Tue, 06 Jun 2000

Why the poverty-stricken are still poor

The following is the second of two articles on an assessment of poverty in Indonesia by Poppy Ismalina, a researcher and lecturer on economics at the Yogyakarta-based Gadjah Mada University.

JAKARTA (JP): Direct policies to alleviate poverty in the past included credit facilities for small scale indigenous traders introduced in December 1973, and presidential funds for poor villages (IDT). They failed to considerably reduce poverty, particularly due to poor implementation.

Small-scale credit schemes were expected to reach low-income groups by stimulating productive activities and generating employment opportunities.

These schemes were also expected to be an effective vehicle to reach women, who were heavily concentrated in either informal activities, such as petty trading and handicrafts, or in the small-scale businesses in markets.

But reality showed it was very difficult for them to get credit. Having government or semigovernment agencies administering credit weakened incentives to invest wisely or to repay promptly.

Rent seeking and building political connections to get debt relief sometimes became more important than responsible investment behavior.

A fundamental dilemma of the credit market has been that outside agencies (including government banks) do not have enough local information about the borrower. Monitoring is costly, so they insist on collateral that excludes many of the poor.

Unlike small-scale credit schemes, the IDT program was a problem with respect to the entrepreneurial skill of the target groups. Because target groups were not only for people who were already in small businesses, the question was whether the program could be effective in stimulating productive activities, due to difficulties in creating entrepreneurial skills in the short- term.

Then there was the "rich people's grant" policy -- the obligation for rich people to share some of their wealth with the country's poor.

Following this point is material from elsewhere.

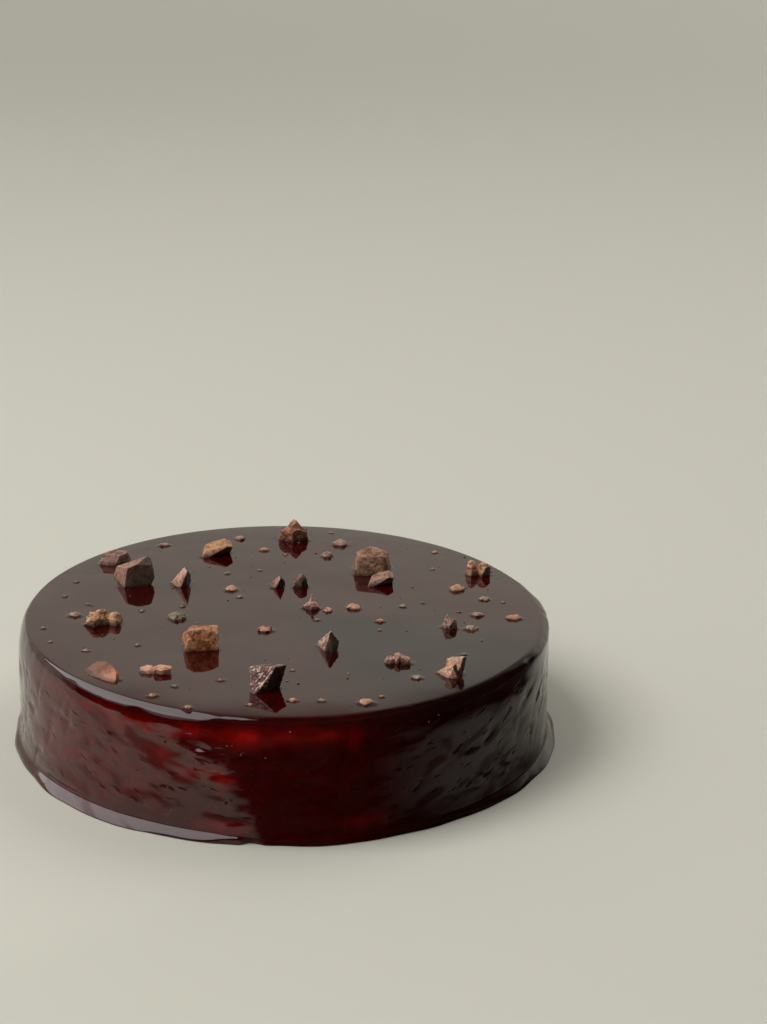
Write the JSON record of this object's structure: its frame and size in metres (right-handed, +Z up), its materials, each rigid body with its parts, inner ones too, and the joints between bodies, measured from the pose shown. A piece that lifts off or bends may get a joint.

Much skepticism of this policy stemmed from the fact that the funds were to be funneled through a new foundation -- the Prosperous Self-Reliant Fund -- in which ex-president Soeharto was chairman; his second son, Bambang Trihatmodjo, served as treasurer and close business associates Sudwikatmono and Soedono Salim acted as deputy chairmen.

Questions were directed at the transparency of the use of the donations. Prospective donors were worried that there was no mechanism to coordinate the distribution of the funds -- an obvious hurdle to the collective success of the program.

The latest program on poverty alleviation, the Social Safety Net Program also suffers from poor implementation. According to researchers Hardjono and Suryahadi in their 1999 reports, the target groups have been largely missed in the programs.

The result has, however, been uneven between programs and regions. Some programs under the safety net have both high coverage amongst the poor and show some reasonable amounts of targeting, while programs in some other districts show both low coverage and little or no targeting of the poor.

Given the prolonged problem, continuing the present policy of sustaining a higher level of economic growth through structural reform is, therefore, the first component of a poverty reduction strategy.

Investment in labor-intensive, export-oriented production, supporting infrastructure and the social sectors will have to rise. Carefully managed public expenditure will support economic growth, raise the efficiency of public investment and contribute to less poverty.

Without economic growth, it is not possible to achieve a reduction in poverty in the long-term. But targeting of poverty programs must be improved to speed up reduction of the poor.

In many instances, the poor do not possess the assets necessary to participate in the growth process. Therefore, a poverty reduction strategy would need to be supplemented with specific initiatives to generate income earning opportunities, and programs to provide them the skills needed to exploit these opportunities.

The income generating programs specifically designed to reach the poor are more effective if guided by several factors. Apart from better targeting, income generating programs should be sustainable in the long term.

Such programs must also be an integral part of an overall development strategy. Two types of policies could be designed, i.e. providing the poor with access to necessary assets to ensure a permanent flow of income, and providing them with increased employment opportunities.

Mechanisms to avoid poor implementation must be carefully considered -- which can only be properly executed under a clean government.